◆ Source excerpt ◆
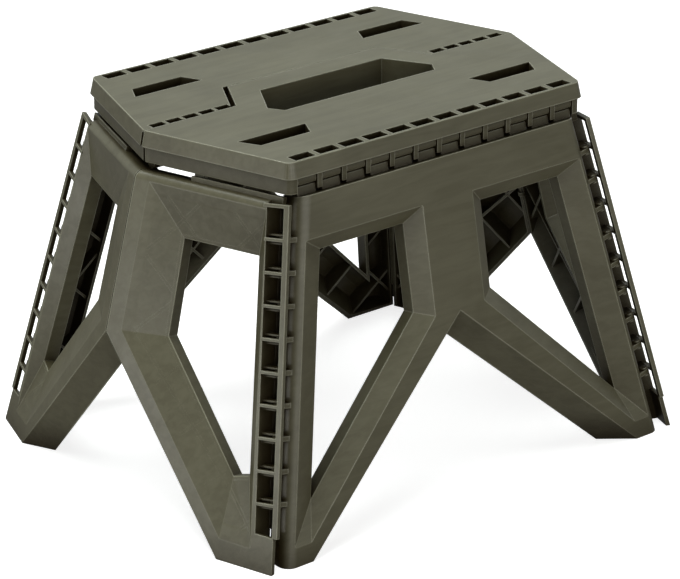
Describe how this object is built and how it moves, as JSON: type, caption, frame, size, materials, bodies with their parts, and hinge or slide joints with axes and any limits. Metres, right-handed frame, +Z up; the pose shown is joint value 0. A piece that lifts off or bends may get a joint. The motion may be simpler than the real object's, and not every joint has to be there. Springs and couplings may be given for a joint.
{
  "type": "folding stool",
  "caption": "Folding stool in moulded plastic: a split hexagonal seat with a handle slot, on hinged splayed leg panels with large openings, that folds flat.",
  "frame": {"origin": "on the floor under the centre of the seat", "axes": "+X along the seat's length to the right, +Y to the back, +Z up"},
  "size_m": [0.3748, 0.3, 0.247],
  "materials": {
    "olive_plastic": "moulded, low sheen, faint flow marks"
  },
  "bodies": {
    "seat_front": {"seat_front": "olive_plastic"},
    "seat_rear": {"seat_rear": "olive_plastic"},
    "long_front": {"long_front": "olive_plastic"},
    "long_rear": {"long_rear": "olive_plastic"},
    "end_front_left": {"end_front_left": "olive_plastic"},
    "end_front_right": {"end_front_right": "olive_plastic"},
    "end_rear_left": {"end_rear_left": "olive_plastic"},
    "end_rear_right": {"end_rear_right": "olive_plastic"}
  },
  "joints": [
    {"name": "centre_fold", "type": "hinge", "parent": "seat_front", "child": "seat_rear", "pos_m": [0, 0, 0.22343], "axis": [-1, 0, 0], "range_deg": [0, 180]},
    {"name": "rim_rear", "type": "hinge", "parent": "seat_rear", "child": "long_rear", "pos_m": [0, 0.099, 0.233], "axis": [1, 0, 0], "range_deg": [0, 79.5]},
    {"name": "rim_front", "type": "hinge", "parent": "seat_front", "child": "long_front", "pos_m": [0, -0.099, 0.233], "axis": [-1, 0, 0], "range_deg": [0, 79.5]},
    {"name": "corner_front_left", "type": "hinge", "parent": "long_front", "child": "end_front_left", "pos_m": [-0.16666, -0.1433, -0.00225], "axis": [0.1994, 0.1786, 0.9635], "range_deg": [0, 70.46]},
    {"name": "corner_front_right", "type": "hinge", "parent": "long_front", "child": "end_front_right", "pos_m": [0.16666, -0.1433, -0.00225], "axis": [0.1994, -0.1786, -0.9635], "range_deg": [0, 70.46]},
    {"name": "corner_rear_left", "type": "hinge", "parent": "long_rear", "child": "end_rear_left", "pos_m": [-0.16666, 0.1433, -0.00225], "axis": [-0.1994, 0.1786, -0.9635], "range_deg": [0, 70.46]},
    {"name": "corner_rear_right", "type": "hinge", "parent": "long_rear", "child": "end_rear_right", "pos_m": [0.16666, 0.1433, -0.00225], "axis": [-0.1994, -0.1786, 0.9635], "range_deg": [0, 70.46]}
  ],
  "couplings": [
    {"joint": "rim_rear", "follows": "centre_fold", "ratio": 0.44166},
    {"joint": "rim_front", "follows": "centre_fold", "ratio": 0.44166},
    {"joint": "corner_front_left", "follows": "centre_fold", "ratio": 0.39144},
    {"joint": "corner_front_right", "follows": "centre_fold", "ratio": 0.39144},
    {"joint": "corner_rear_left", "follows": "centre_fold", "ratio": 0.39144},
    {"joint": "corner_rear_right", "follows": "centre_fold", "ratio": 0.39144}
  ]
}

◆ Brief ◆
Output the whole listing above again, word for word.

◆ Result of the task ◆
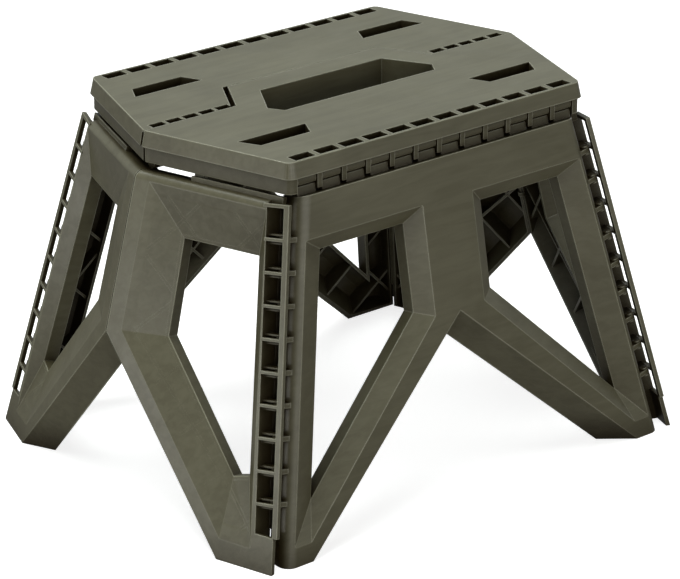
Describe how this object is built and how it moves, as JSON: type, caption, frame, size, materials, bodies with their parts, and hinge or slide joints with axes and any limits. Metres, right-handed frame, +Z up; the pose shown is joint value 0. A piece that lifts off or bends may get a joint. The motion may be simpler than the real object's, and not every joint has to be there. Springs and couplings may be given for a joint.
{
  "type": "folding stool",
  "caption": "Folding stool in moulded plastic: a split hexagonal seat with a handle slot, on hinged splayed leg panels with large openings, that folds flat.",
  "frame": {"origin": "on the floor under the centre of the seat", "axes": "+X along the seat's length to the right, +Y to the back, +Z up"},
  "size_m": [0.3748, 0.3, 0.247],
  "materials": {
    "olive_plastic": "moulded, low sheen, faint flow marks"
  },
  "bodies": {
    "seat_front": {"seat_front": "olive_plastic"},
    "seat_rear": {"seat_rear": "olive_plastic"},
    "long_front": {"long_front": "olive_plastic"},
    "long_rear": {"long_rear": "olive_plastic"},
    "end_front_left": {"end_front_left": "olive_plastic"},
    "end_front_right": {"end_front_right": "olive_plastic"},
    "end_rear_left": {"end_rear_left": "olive_plastic"},
    "end_rear_right": {"end_rear_right": "olive_plastic"}
  },
  "joints": [
    {"name": "centre_fold", "type": "hinge", "parent": "seat_front", "child": "seat_rear", "pos_m": [0, 0, 0.22343], "axis": [-1, 0, 0], "range_deg": [0, 180]},
    {"name": "rim_rear", "type": "hinge", "parent": "seat_rear", "child": "long_rear", "pos_m": [0, 0.099, 0.233], "axis": [1, 0, 0], "range_deg": [0, 79.5]},
    {"name": "rim_front", "type": "hinge", "parent": "seat_front", "child": "long_front", "pos_m": [0, -0.099, 0.233], "axis": [-1, 0, 0], "range_deg": [0, 79.5]},
    {"name": "corner_front_left", "type": "hinge", "parent": "long_front", "child": "end_front_left", "pos_m": [-0.16666, -0.1433, -0.00225], "axis": [0.1994, 0.1786, 0.9635], "range_deg": [0, 70.46]},
    {"name": "corner_front_right", "type": "hinge", "parent": "long_front", "child": "end_front_right", "pos_m": [0.16666, -0.1433, -0.00225], "axis": [0.1994, -0.1786, -0.9635], "range_deg": [0, 70.46]},
    {"name": "corner_rear_left", "type": "hinge", "parent": "long_rear", "child": "end_rear_left", "pos_m": [-0.16666, 0.1433, -0.00225], "axis": [-0.1994, 0.1786, -0.9635], "range_deg": [0, 70.46]},
    {"name": "corner_rear_right", "type": "hinge", "parent": "long_rear", "child": "end_rear_right", "pos_m": [0.16666, 0.1433, -0.00225], "axis": [-0.1994, -0.1786, 0.9635], "range_deg": [0, 70.46]}
  ],
  "couplings": [
    {"joint": "rim_rear", "follows": "centre_fold", "ratio": 0.44166},
    {"joint": "rim_front", "follows": "centre_fold", "ratio": 0.44166},
    {"joint": "corner_front_left", "follows": "centre_fold", "ratio": 0.39144},
    {"joint": "corner_front_right", "follows": "centre_fold", "ratio": 0.39144},
    {"joint": "corner_rear_left", "follows": "centre_fold", "ratio": 0.39144},
    {"joint": "corner_rear_right", "follows": "centre_fold", "ratio": 0.39144}
  ]
}